Comme elle, Andrea De Domenico s'inquiète "de l'avenir des familles qui ont cherché refuge à Rafah", ainsi que "pour la sécurité des humanitaires qui les assistent". Depuis des semaines déjà, les ONG et agences de l'ONU peinent à apporter l'aide nécessaire à la population affectée par le conflit. "Nous avons besoin que la sécurité de nos équipes soit garantie", martèle Frédéric Joli, qui rappelle que plusieurs humanitaires ont été tués depuis le début du conflit. "Nos équipes arrivent miraculeusement à continuer de travailler avec peu de ressources et en risquant leur vie, mais cela ne va plus pouvoir durer longtemps, déplore-t-il. On est au bord de la rupture."
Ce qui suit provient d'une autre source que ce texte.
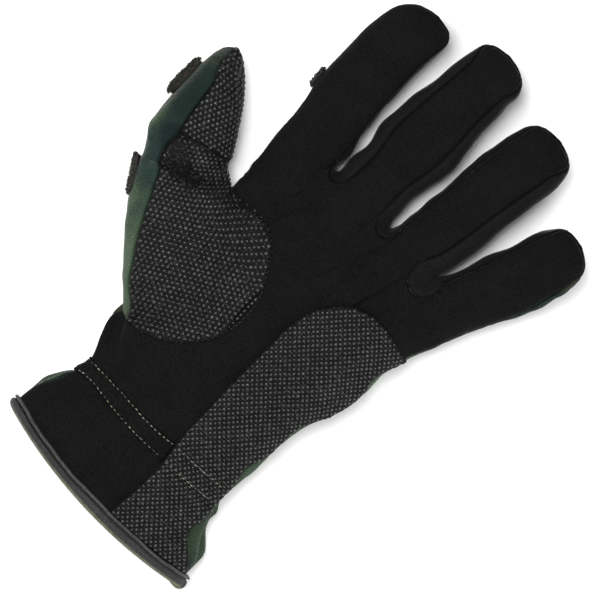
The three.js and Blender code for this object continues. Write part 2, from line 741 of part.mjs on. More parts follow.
// Row numbers of the thumb that all its pieces share: the ball, then the cap.
const ballRows = Array.from({ length: ballSteps + 1 }, (_, i) => (capRow * i) / ballSteps);
const capRows = Array.from({ length: capSteps + 1 }, (_, i) => {
  return mix(capRow, thumbTip, 1 - (1 - i / capSteps) ** 1.15);
});

// The thumb's seams at a row, as section angles: where the back cloth ends on the front,
// half a gap there, and the seam on the free side.
function thumbSeams(row) {
  const f = thumbSection(row);
  return {
    border: f.border,
    slack: gap / 2 / Math.hypot(f.half * Math.sin(f.border), f.rise * Math.cos(f.border)),
    side: thumbSide * (1 - f.open) * (1 - smooth(thumbTip - 2, thumbTip, row)),
  };
}

// A share of the way across the thumb's front pieces, as a section angle.
function thumbFront(row, v) {
  const { border, slack, side } = thumbSeams(row);
  return mix(border - slack, side, v);
}

// A thick sheet over these rows of the thumb.
function thumbSheet(rows, columns, wall, point) {
  return thickGrid(rows.length, columns + 1, wall, (u, v, inset) => {
    return point(rows[Math.round(u * (rows.length - 1))], v, inset);
  });
}

function thumbGripPanel() {
  return thumbSheet([...ballRows, capRows[1]], thumbColumns, gripWall, (row, v, inset) => {
    const sink = (gripWall + gap) * smooth(capRow - 0.9, capRow, row);
    const point = thumbPoint(row, thumbFront(row, v), inset + sink);
    return clearOfPalm(point, layGap + gripWall - inset);
  });
}

function thumbCap() {
  return thumbSheet(capRows, thumbColumns, gripWall, (row, v, inset) => {
    return thumbPoint(row, thumbFront(row, v), inset);
  });
}

function thumbBackPanel() {
  const rows = [...ballRows, ...capRows.slice(1)];
  return thumbSheet(rows, thumbBackColumns, clothWall, (row, v, inset) => {
    const { border, slack, side } = thumbSeams(row);
    const angle = mix(border + slack, 2 * Math.PI + side - gap / thumbDrop, v);
    const point = thumbPoint(row, angle, inset);
    if (inset > 0 && row > sharpRow && angle > Math.PI) point[2] = Math.min(point[2], thumbMid - gap);
    return angle < Math.PI ? clearOfPalm(point, layGap + gripWall - inset) : point;
  });
}

// The space inside the thumb, which opens into the palm.
function thumbHollow() {
  const rings = [];
  for (let i = 0; i <= hollowRings; i += 1) {
    const row = mix(hollowRow, thumbTip - 0.6, i / hollowRings);
    const ring = [];
    for (let j = 0; j < hollowSides; j += 1) {
      ring.push(thumbPoint(row, (j / hollowSides) * 2 * Math.PI, clothWall));
    }
    rings.push(ring);
  }
  return toSolid(solidRings(rings));
}

// The hole in the palm cloth under the thumb ball, smaller than the ball by the lap.
function thumbHole() {
  const edge = [];
  for (let i = 0; i <= 10; i += 1) {
    const f = thumbSection(mix(...holeRows, i / 10));
    const reach = f.half - thumbLap;
    edge.push(new THREE.Vector2(f.centre[0] + f.across[0] * reach, f.centre[1] + f.across[1] * reach));
  }
  const outside = -palmWidth * 0.6;
  edge.push(new THREE.Vector2(outside, edge[edge.length - 1].y));
  edge.push(new THREE.Vector2(outside, edge[0].y));
  const depth = palmMid + palmRise + thenarRise;
  const prism = new THREE.ExtrudeGeometry(new THREE.Shape(edge), { depth, bevelEnabled: false });
  return toSolid(prism.translate(0, 0, palmMid * 0.4));
}

// The hand body grown by a gap, which the thumb pieces keep clear of.
function bodyKeepOut() {
  const rings = [];
  const underFloor = clothWall;
  for (let i = 0; i <= keepOutRings; i += 1) {
    const station = mix(-cuffDepth * 0.5, palmDepth * 0.84, i / keepOutRings);
    const ring = [];
    for (let j = 0; j < keepOutSides; j += 1) {
      const [x, y, z] = bodyPoint(station, (j / keepOutSides) * 2 * Math.PI, -gap);
      ring.push([x, y, z < gap ? z - underFloor : z]);
    }
    rings.push(ring);
  }
  return toSolid(solidRings(rings));
}

// Pieces laid on the hand body

// Top edge of the heel patch at a place across the hand: rounded towards its left
// corner, and lower at the side of the hand.
function heelTop(x) {
  const corner = Math.min(1, Math.max(0, 1 - (x - heelGripEdge) / heelCornerWidth));
  const side = smooth(heelGripEdge + 1.2 * heelCornerWidth, palmWidth / 2, x);
  return heelGripTop - heelCornerHeight * (1 - Math.sqrt(1 - corner ** 2)) - heelSideDrop * side;
}

function heelGripPanel() {
  const low = bindingWidth - cuffDepth;
  const sideTop = heelGripTop - heelSideDrop;
  const heelAngle = (y, v) => {
    const share = (heelGripEdge - curve(bodyTable, 'centre', y)) / curve(bodyTable, 'half', y);
    return mix(outerShow, angleAt(share, bodySquareness), 1 - (1 - v) ** 1.3);
  };
  return thickGrid(heelSteps + 1, heelColumns + 1, gripWall, (u, v, inset) => {
    const [x] = bodyPoint(sideTop, heelAngle(sideTop, v), 0);
    const y = mix(low, heelTop(x), u);
    return bodyPoint(y, heelAngle(y, v), inset - layGap - gripWall);
  });
}

function wristBand() {
  return thickGrid(bandSteps + 1, bandColumns + 1, bandWall, (u, v, inset) => {
    const y = mix(-bandWidth / 2, bandWidth / 2, u);
    const centre = curve(bodyTable, 'centre', y);
    const right = angleAt((heelGripEdge - gap - centre) / curve(bodyTable, 'half', y), bodySquareness);
    return bodyPoint(y, mix(Math.PI + sideWrap, right, v), inset - layGap - bandWall);
  });
}

// Tape folded round the cuff edge: a hook-shaped section carried round the opening.
// Each corner of the section is its growth out of the cloth's face and its place along
// the hand from the cloth edge.
function cuffBinding() {
  const out = layGap + tapeWall;
  const inside = -clothWall - tapeSlack;
  const leg = bindingWidth - out;
  const section = [
    [out, leg], [out, 0], [0, -out], [inside, -out], [inside - tapeWall, 0],
    [inside - tapeWall, leg], [inside, leg], [inside, -layGap], [layGap, -layGap], [layGap, leg],
  ];
  const corners = [];
  for (let i = 0; i < bindingStations; i += 1) {
    const angle = (i / bindingStations) * 2 * Math.PI;
    section.forEach(([grow, along]) => corners.push(bodyPoint(along - cuffDepth, angle, -grow)));
  }
  const size = section.length;
  const triangles = [];
  for (let i = 0; i < bindingStations; i += 1) {
    for (let j = 0; j < size; j += 1) {
      const k = (j + 1) % size;
      const next = ((i + 1) % bindingStations) * size;
      triangles.push([i * size + j, i * size + k, next + k], [i * size + j, next + k, next + j]);
    }
  }
  return solidFrom(corners, triangles);
}

// A pad laid on the thumb.
function thumbPad({ low, high, from, to, rise }) {
  return thickGrid(tabSteps + 1, tabSteps + 1, rise, (u, v, inset) => {
    return thumbPoint(mix(low, high, u), radians(mix(from, to, v)), inset - gap - rise);
  });
}

// A pad laid on a finger.
function fingerPad(finger, { start, length, from, to }) {
  return thickGrid(tabSteps + 1, tabSteps + 1, loopPadRise, (u, v, inset) => {
    const at = start + (u * length) / finger.length;
    return fingerPoint(finger, at, radians(mix(from, to, v)), inset - gap - loopPadRise);
  });
}

// Scene graph

const glove = new THREE.Group();

function addPiece(name, geometry, color, roughness) {
  const material = new THREE.MeshStandardMaterial({ color, roughness, metalness: 0, flatShading: true });
  const mesh = new THREE.Mesh(geometry, material);
  mesh.name = name;
  glove.add(mesh);
}

const blackKnit = 0x1b1c1e;
const stripKnit = 0x1d1e20;
const cuffTape = 0x6d6e68;
const camouflage = 0x4c6a4a;
const gripCloth = 0x2b2b2c;
const fuzz = 0x2a241d;

const hollow = thumbHollow();
const keepOut = bodyKeepOut();
const palm = toSolid(handPanel(1)).subtract(thumbHole()).subtract(hollow);
const back = toSolid(handPanel(-1)).subtract(hollow);
addPiece('palm_panel', toGeometry(palm), blackKnit, 0.9);
addPiece('back_panel', toGeometry(back), camouflage, 0.85);
crotches.forEach(({ name }, index) => addPiece(name, sideStrip(index), stripKnit, 0.85));
addPiece('thumb_grip_panel', toGeometry(toSolid(thumbGripPanel()).subtract(keepOut)), gripCloth, 0.55);
addPiece('thumb_cap', thumbCap(), gripCloth, 0.55);
addPiece('thumb_back_panel', toGeometry(toSolid(thumbBackPanel()).subtract(keepOut)), camouflage, 0.85);
addPiece('heel_grip_panel', heelGripPanel(), gripCloth, 0.55);
addPiece('wrist_band', wristBand(), blackKnit, 0.9);
addPiece('cuff_binding', cuffBinding(), cuffTape, 0.7);
thumbTabs.forEach((tab) => addPiece(tab.name, thumbPad(tab), fuzz, 0.95));
indexTabs.forEach((tab) => addPiece(tab.name, fingerPad(fingers[0], tab), fuzz, 0.95));

const box = new THREE.Box3().setFromObject(glove);
const centre = box.getCenter(new THREE.Vector3());
glove.position.set(-centre.x, -centre.y, -box.min.z);

export default glove;
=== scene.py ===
# %% [markdown]
# # A fishing glove, lying palm up
#
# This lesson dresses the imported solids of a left-hand fishing glove. The solids are a
# plain faceted glove: they say where each cloth piece is and how thick it is. Here every
# piece is made again as a fine surface, with its seams, folds, grip dots, stitches and
# fuzzy tabs, and gets a cloth material.
#
# Each surface is a formula of two parameters, worked out with numpy on a whole grid at
# once, and then bent by a few small formulas for seams and folds.

# %% Load the frame
import math

import bpy
import numpy as np
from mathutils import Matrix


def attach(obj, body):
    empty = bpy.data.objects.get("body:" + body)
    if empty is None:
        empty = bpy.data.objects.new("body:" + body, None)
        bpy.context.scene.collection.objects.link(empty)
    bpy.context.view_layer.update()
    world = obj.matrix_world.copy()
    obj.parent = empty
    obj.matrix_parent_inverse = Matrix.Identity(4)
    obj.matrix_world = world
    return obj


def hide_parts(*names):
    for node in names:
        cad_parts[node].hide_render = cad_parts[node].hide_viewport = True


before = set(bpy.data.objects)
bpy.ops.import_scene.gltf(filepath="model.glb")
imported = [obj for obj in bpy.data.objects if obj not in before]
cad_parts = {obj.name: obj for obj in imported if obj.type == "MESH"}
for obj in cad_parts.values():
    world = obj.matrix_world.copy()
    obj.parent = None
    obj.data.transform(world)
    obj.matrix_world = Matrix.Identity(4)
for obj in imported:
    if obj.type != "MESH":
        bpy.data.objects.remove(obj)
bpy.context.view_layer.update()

print("solids:", sorted(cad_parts))

# %% [markdown]
# ## Sizes
#
# All lengths in this file are millimetres, as a glove maker would write them, in a frame
# whose origin is the middle of the wrist on the table: +Y runs to the fingertips, -X to
# the thumb and +Z up out of the palm. `FROM_WRIST` moves them to the frame of the packed
# solids, and `put` turns them into metres.

# %% Sizes of the hand, the thumb and the cloth
FROM_WRIST = np.array([6.308, -94.508, 0.0])
PER_METRE = 1000

PALM_DEPTH, PALM_WIDTH = 140.0, 118.0
WRIST_WIDTH, CUFF_WIDTH, CUFF_DEPTH = 88.0, 110.0, 42.0
CUFF_BOW, CUFF_SLANT = 6.5, 3.2
PALM_MID, PALM_RISE, PALM_DROP = 12.0, 15.5, 13.5
BODY_SQUARENESS, FINGER_SQUARENESS, THUMB_SQUARENESS = 2.6, 2.4, 2.4

CLOTH_WALL, STRIP_WALL, GRIP_WALL, BAND_WALL, TAPE_WALL = 2.4, 1.6, 1.3, 1.1, 1.3
GAP, LAY_GAP, TAPE_SLACK = 0.3, 0.55, 1.2

FINGER_LENGTH, FINGER_WIDTH, FINGER_RISE, FINGER_MID = 86.0, 36.0, 11.0, 11.5
TIP_LIFT, TIP_ROUND, TIP_FLAT, TIP_EDGE, TIP_FULL = 6.0, 14.0, 0.42, 0.14, 1.3
CROTCH_DROP = 4.0
SIDE_WRAP, OUTER_SHOW, TIP_SHOW, THUMB_SIDE = np.radians([6.0, 14.0, 24.0, -12.0])

THUMB_LENGTH, THENAR_WIDTH, THENAR_RISE = 122.0, 72.0, 20.5
THUMB_MID, THUMB_RISE, THUMB_DROP, THUMB_LAP = 12.0, 11.5, 12.0, 6.0
CAP_ROW, THUMB_TIP, THUMB_FULL = 7.9, 12.0, 2.2

HEEL_EDGE, HEEL_TOP, HEEL_SIDE_DROP = 10.0, 107.5, 4.0
HEEL_CORNER_WIDTH, HEEL_CORNER_HEIGHT = 25.0, 38.0
BINDING_WIDTH = 6.5
print("palm", PALM_WIDTH, "by", PALM_DEPTH, "mm, cuff", CUFF_WIDTH, "mm wide")

# %% [markdown]
# ## Small mathematics
#
# A glove's outline is a few measured rows with a smooth curve through them. A section
# across a finger or the palm lies between an ellipse and a rectangle, which one power
# sets: the powers of its two coordinates add up to one.

# %% Curves through tables, and the squared ellipse
def columns(names, rows):
    """A table as one array for each named column."""
    return dict(zip(names.split(), np.array(rows, float).T))


def mix(a, b, t):
    """From a to b: a plus the share t of their difference."""
    return a + (b - a) * t


def smooth(low, high, x):
    """Rises from 0 at low to 1 at high: three t squared less two t cubed."""
    t = np.clip((x - low) / (high - low), 0, 1)
    return t * t * (3 - 2 * t)


def bump(x, width):
    """A bell: e to the minus square of x over width."""
    return np.exp(-(x / width) ** 2)


def curve(places, values, at):
    """The cubic through the table's rows that also meets the slope at each row, which is
    the rise over the run between the row before and the row after."""
    places, values, at = (np.asarray(item, float) for item in (places, values, at))
    before = np.maximum(np.arange(len(places)) - 1, 0)
    after = np.minimum(np.arange(len(places)) + 1, len(places) - 1)
    slope = (values[after] - values[before]) / (places[after] - places[before])
    i = np.clip(np.searchsorted(places, at, side="right") - 1, 0, len(places) - 2)
    span = places[i + 1] - places[i]
    t = np.clip((at - places[i]) / span, 0, 1)
    a, b, d = 2 * t**3 - 3 * t**2 + 1, t**3 - 2 * t**2 + t, t**3 - t**2
    return a * values[i] + b * span * slope[i] + (1 - a) * values[i + 1] + d * span * slope[i + 1]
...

L'UNRWA, principale organisation à intervenir dans la bande de Gaza, pourrait même être contrainte de "stopper ses opérations d'ici fin février ou début mars". L'agence onusienne, sous le coup d'une enquête après que 12 de ses employés ont été accusés d'être impliqués dans les attaques terroristes du Hamas en Israël, a en effet vu son financement suspendu par plusieurs pays donateurs.
"Toute intensification des combats à Rafah signfie plus de besoins humanitaires, donc plus de travail pour l'UNRWA. Sans financement, nous serons incapables d'y faire face."
Juliette Touma, directrice de la communication de l'UNRWAà franceinfo
Après "des mois à alerter sur la catastrophe dans la bande de Gaza", Frédéric Joli commence à "manquer de superlatifs pour décrire la gravité de la situation". "Rafah, c'est le pire du pire", soupire le porte-parole du CICR. "Je n'ai pas de boule de cristal, mais si Israël y lance une offensive, tous les risques imaginables seront sur la table. On va toucher à l'indicible."